Eugene
Green est écrivain et cinéaste. Il a réalisé un film en 2015 faire la parole, sur la recherche de la
langue basque par quatre jeunes bascophones qui se baladent au Pays Basque en
parlant basque.
Eugene
Green est attiré par le Pays Basque, par la langue basque, par la défense des
langues minoritaires. Il a essayé d’apprendre le basque, mais a abandonné. Trop
difficile, dit-il, dans cette salle du cinéma Atalante le samedi 13 janvier 18.

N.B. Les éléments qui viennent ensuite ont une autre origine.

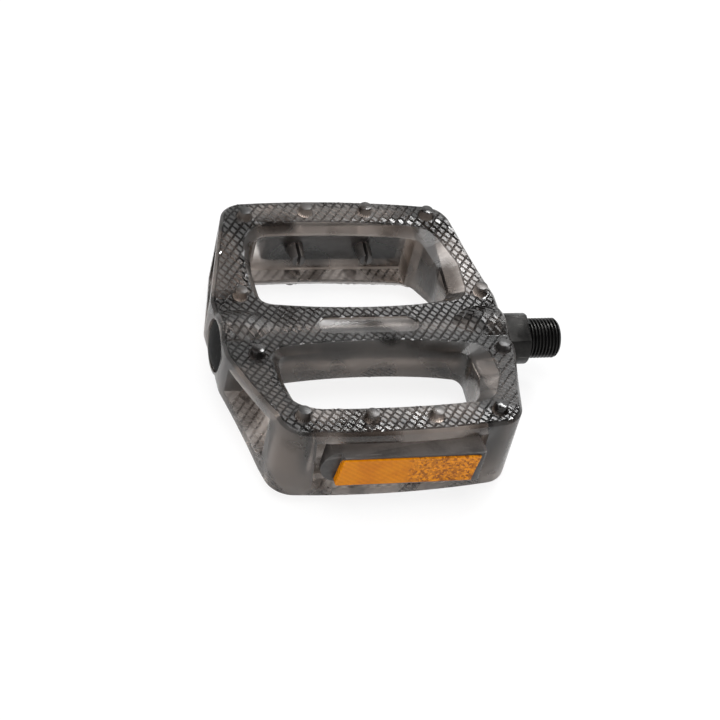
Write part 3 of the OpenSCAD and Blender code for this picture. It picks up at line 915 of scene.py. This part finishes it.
def makeWorld():
    s = stageSettings
    world = bpy.data.worlds.new("studio")
    scene.world = world
    world.use_nodes = True
    tree = world.node_tree
    tree.nodes.clear()
    surface = addNode(tree, "ShaderNodeOutputWorld", 600, 0)
    back = addNode(tree, "ShaderNodeBackground", 300, 0)
    back.inputs["Color"].default_value = (1, 1, 1, 1)
    # gloss and resin see a white room under a dim ceiling, the camera sees plain white
    ray = addNode(tree, "ShaderNodeLightPath", -500, 0)
    seen = addMath(tree, "MAXIMUM", -300, 100, ray.outputs["Is Glossy Ray"],
                   ray.outputs["Is Transmission Ray"])
    coords = addNode(tree, "ShaderNodeTexCoord", -700, -400)
    apart = addNode(tree, "ShaderNodeSeparateXYZ", -500, -400)
    feed(tree, apart.inputs["Vector"], coords.outputs["Generated"])
    room = addRange(tree, apart.outputs["Z"], -300, -400, "SMOOTHSTEP", From_Min=s["ceilingStart"],
                    From_Max=s["ceilingEnd"], To_Min=1.0, To_Max=s["ceilingStrength"])
    lit = mixNumbers(tree, seen, s["worldStrength"], room, -50, -200)
    feed(tree, back.inputs["Strength"], mixNumbers(tree, ray.outputs["Is Camera Ray"], lit, 1.0, 120, 0))
    feed(tree, surface.inputs["Surface"], back.outputs["Background"])


# name: position relative to the platform's middle, size, power
softLamps = {
    "softAbove": ((-0.2, -0.1, 0.9), (0.9, 0.7), 10.5),
    "softBehind": ((0.5, 0.8, 0.6), (0.9, 0.5), 2.0),
    "softFront": ((-0.5, -0.9, 0.3), (0.6, 0.5), 4.0),
    "stripBehind": ((0.27, 0.29, 0.49), (0.24, 0.1), 2.2),
}


def makeLamps():
    middle = Vector((middleX, 0, 0))
    for name, (place, size, power) in softLamps.items():
        lamp = bpy.data.lights.new(name, "AREA")
        lamp.shape = "RECTANGLE"
        lamp.size, lamp.size_y = size
        lamp.energy = power
        obj = bpy.data.objects.new(name, lamp)
        scene.collection.objects.link(obj)
        obj.location = middle + Vector(place)
        obj.rotation_euler = (-Vector(place)).to_track_quat("-Z", "Y").to_euler()


cameraView = {
    "place": (-0.292575, -0.533874, 0.519349),
    "right": (0.95456995, -0.22938391, 0.19020839),
    "up": (0.02491566, 0.69751563, 0.71613627),
    "back": (-0.29694346, -0.67886299, 0.67154271),
    "lens": 111.98,
    "sensor": 36,
    "clip": (0.05, 20),
}


def makeCamera():
    v = cameraView
    data = bpy.data.cameras.new("camera")
    data.lens = v["lens"]
    data.sensor_width = v["sensor"]
    data.clip_start, data.clip_end = v["clip"]
    camera = bpy.data.objects.new("camera", data)
    scene.collection.objects.link(camera)
    turn = Matrix((v["right"], v["up"], v["back"])).transposed().to_4x4()
    camera.matrix_world = Matrix.Translation(v["place"]) @ turn
    scene.camera = camera


makeFloor()
makeWorld()
makeLamps()
makeCamera()
scene.view_settings.view_transform = "Standard"
print("stage ready")
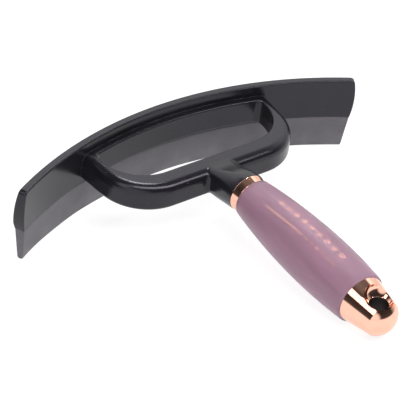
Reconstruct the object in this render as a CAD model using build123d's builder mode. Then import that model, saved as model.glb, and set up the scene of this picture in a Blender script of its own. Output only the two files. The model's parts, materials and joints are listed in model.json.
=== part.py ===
from build123d import *
from math import asin, atan2, cos, degrees, radians, sin
import os

# ---------------------------------------------------------------- horse sweat scraper
# A rigid hand tool: an arched blade across the front, a D-shaped frame behind it and a
# straight gel grip in line with the blade's middle.
#
# The tool has its own axes: X across, Y from the grip towards the blade, Z up the
# blade, with zero at the blade's crown on the lip's lower edge. It is drawn standing as
# it rests on a table, on the two ends of its lip and the far end of the grip, so those
# axes are tipped back by REST_TILT. All sketches stand on planes of the tipped tool.

# ---------------------------------------------------------------- driving dimensions (mm)
BLADE_CHORD = 250.0          # width across the two ends of the spine
BLADE_HALF_ANGLE = 30.25     # half of the arch, seen from above, at the ends' fullest
BLADE_HEIGHT = 51.4          # lip edge to top of spine
BLANK_HALF_ANGLE = 31.0      # the blade is swept this far, then its ends are trimmed
END_TOP_INSET = 1.9          # the ends' outline swells out, then draws in to the lip's tip
END_FULLEST_HEIGHT = 36.5
END_FOOT_INSET = 1.2
END_TIP_INSET = 3.3
END_WASTE = 12.0             # reach of the trimming cut past the ends and walls

SPINE_FOOT = 23.8            # height where the hard spine gives way to the soft lip
SPINE_TOP_WIDTH = 5.0
SPINE_BULGE = 2.2            # how far the front face swells out above its foot
SPINE_BULGE_HEIGHT = 27.5
SPINE_FOOT_BULGE = 1.4       # and how much of that is left at the foot
SPINE_SHOULDER = 4.0         # rounding where the front face turns in to the foot
SPINE_CORNER = 3.0
SPINE_TOP_EDGE = 0.9

LIP_END_INSET = 0.2          # the lip stops just short of the spine's ends
LIP_TIP_WIDTH = 3.8
LIP_TIP_ROUNDING = 1.4
LIP_ROOT_INSET = 0.1         # step between the hard wall's faces and the soft ones
LIP_END_EDGE = 1.2
KEY_NECK_WIDTH = 1.8         # the lip's root, held in a keyhole groove of the spine
KEY_BULB_RADIUS = 1.6
KEY_BULB_HEIGHT = 32.0
KEY_CLEARANCE = 0.05
KEY_HALF_ANGLE = 29.0        # the groove is closed at both ends
KEY_END_CLEARANCE = 0.1      # degrees
KEY_OVERLAP = 2.0            # the root reaches this far down inside the lip

FRAME_TOP = 44.0
FRAME_BOTTOM = 27.4
FRAME_FRONT = 63.5           # distance of the grip-side bar behind the blade's crown
FRAME_SIDE_AT_BLADE = 70.2
FRAME_SIDE_AT_FRONT = 64.3
FRAME_CORNER = 32.0
BACK_BAR_WIDTH = 4.6
FRAME_LET_IN = 0.5           # depth of the loop's root inside the spine's wall
FRONT_BAR_WIDTH = 14.0
OPENING_HALF_WIDTH = 61.0
OPENING_CORNER = 28.0
OPENING_BACK_CORNER = 4.0
FRAME_EDGE = 5.8             # soft outer edge on top
FRAME_UNDER_EDGE = 2.4
OPENING_EDGE = 1.1

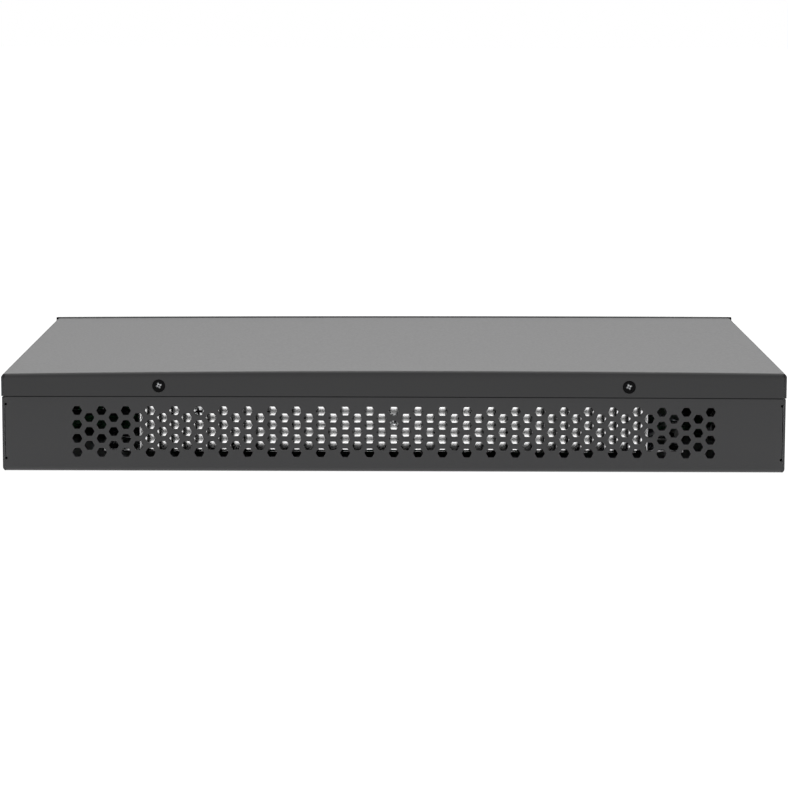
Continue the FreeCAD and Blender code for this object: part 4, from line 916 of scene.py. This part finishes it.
# %% [markdown]
# ## Screw heads
#
# Every screw has a cross recess. Two crossed boxes could be cut out of a disc, but that leaves knife edges.
# Here the head is a surface over a disc, and its slopes come by themselves: its height is a small dome or a
# flat, minus the recess, whose two crossed grooves get shallower from the middle to their ends. Black zinc
# plate is a dark chromate film over steel, so a driver leaves the middle of the recess bare and bright.
# On bright zinc the recess is painted nearly black: a painted shade for the shadow in it.


# %% One head for every screw
def across_axis(axis):
    """Two directions at right angles to an axis and to each other."""
    side = np.cross(axis, [0.0, 0.0, 1.0]) if abs(axis[2]) < 0.9 else np.array([1.0, 0.0, 0.0])
    return side, np.cross(axis, side)


def screw_head(centre, axis, radius, dome, drop, groove, side_depth=0.6, rings=22, spokes=64, turn=0.35,
               worn=1.6):
    """Head whose middle is at centre and that looks along axis, with a mark for each point.

    Height at radius r: dome (1 - (r / radius)^2) - drop - groove depth. With turn the cross turns about the
    middle. Its grooves are where the smaller of |u| and |v| is under half the groove's width, which falls
    by 0.12 of groove towards the rim; they end with a slope at 0.66 of the radius. The rim turns down over
    the last three rings to side_depth. A mark is 1 in the grooves near the middle and falls to 0 outwards:
    the last argument less 3 r / radius. On black zinc a marked place is steel rubbed bare; on bright zinc
    it is painted shade in the recess. The innermost ring, 0.02 of the radius, stays open."""
    r = radius * np.concatenate([np.linspace(0.02, 0.94, rings), [0.98, 1.0, 1.0]])
    angle = np.linspace(0, 2 * np.pi, spokes, endpoint=False)
    u = r[:, None] * np.cos(angle)[None, :]
    v = r[:, None] * np.sin(angle)[None, :]
    flat = dome * (1 - (r / radius) ** 2)
    flat[-3:] -= np.array([0.03, 0.12, side_depth])
    c, s = math.cos(turn), math.sin(turn)
    across = np.minimum(abs(u * c + v * s), abs(v * c - u * s))
    width = groove * (0.5 - 0.12 * r[:, None] / radius)
    edge = np.clip((width - across) / (0.12 * groove) + 0.5, 0, 1)
    reach = np.clip((0.66 * radius - r[:, None]) / (0.12 * radius), 0, 1)
    depth = (0.45 + 0.75 * (1 - r[:, None] / radius)) * radius * 0.3
    height = flat[:, None] - depth * edge * reach - drop
    side, other = across_axis(axis)
    points = np.asarray(centre) + grid(u, v, height) @ np.stack([side, other, np.asarray(axis, float)])
    mark = edge * reach * np.clip(worn - 3 * r[:, None] / radius, 0, 1)
    return patch(points, wrap=True), mark.ravel()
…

Je ne peux pas lui reprocher de faire un film sur la langue basque sans
apprendre la langue. Car le problème justement, c’est que l’apprentissage de la
langue basque n’est pas nécessaire pour parler de la langue puisque tous les
bascophones sont bilingues. Moi-même, j’ai travaillé et écrit sur l’Irlande et
sur la place du gaélique dans la société irlandaise sans avoir fait l’effort d’apprendre
le gaélique car tous les gaélophones irlandais sont bilingues. Si vous
travaillez sur le monde arabe, il est recommandé de parler l’arabe, sur le
monde anglophone, il vaut mieux parler anglais, sur le continent chinois, la
familiarité avec le mandarin et recommandé. Mais pour écrire, étudier, filmer,
le monde de la langue basque ou de la langue gaélique, il n’est pas nécessaire
de maîtriser la langue basque ou gaélique. C’est même la principale difficulté
dans la survie de ces langues, c’est qu’elles ne sont pas nécessaires. Alors
que la langue nationale des pays où ils vivent leur est indispensable dans leur
relation avec l’administration, les hôpitaux, les écoles, les entreprises.
Si
l’apprentissage d’une langue n’est pas indispensable ou utile ou agréable,
comment maintenir cette langue en vie ? Tous les jours des langues
disparaissent faute de locuteurs. C’est cette difficulté qu’affronte Eugene
Green et il s’en sort mal. Dans son film il enferme l’aspiration à une langue
dans une histoire politique dont le feu est désormais éteint et dans une
aventure folklorique.
L’histoire
politique. La langue basque a été opprimée par l’impérialisme français et
castillan. Interdite, pourchassée. Ce n’est plus le cas aujourd’hui, mais les
militants linguistiques parlent toujours de la « violence jacobine »,
dans une œuvre entièrement financée par les subventions de la République
française, CNC, région, département…. Et toutes les écoles ou ces quatre jeunes
ont appris le basque ne survivent que sur fonds publics, certainement pas par
les contributions des familles.
Surmontant
les images, un poète en exil, Joseba Sarrionandia condamné
pour activités terroristes, parle d’un ton lugubre d’un petit enfant pour
lequel il est prêt à sacrifier sa vie pour qu’il apprenne le basque. Il a
surtout sacrifié la vie des autres, 830 victimes de l’ETA, (pour deux millions
d’habitants, soit l’équivalent pour la France vingt-cinq mille victimes. Il
pourrait revenir, demander pardon en basque, ça serait un encouragement
considérable à la langue. Il préfère rester en exil.
Le
film enferme la langue basque dans une communauté imaginée, sans contact avec
le monde extérieur. Le monde extérieur est hostile (ils ne nous connaissent
pas, ils ne connaissent pas notre histoire). Personne ne travaille, sauf une
journaliste bascophone dans un journal interdit qui a dû fermer. L’avenir, c’est
la construction d’un groupe de chanteurs.
La
langue peut survivre dans la mémoire d’une histoire héroïque ou guerrière, dans
la musique d’une communauté fermée, mais pour combien de temps ? Si elle
ne s’ouvre pas à d’autres horizons, son avenir est sombre.
Le
nombre de bascophones en France diminue régulièrement. Si vous voulez savoir
pourquoi, allez le film d’Eugene Green.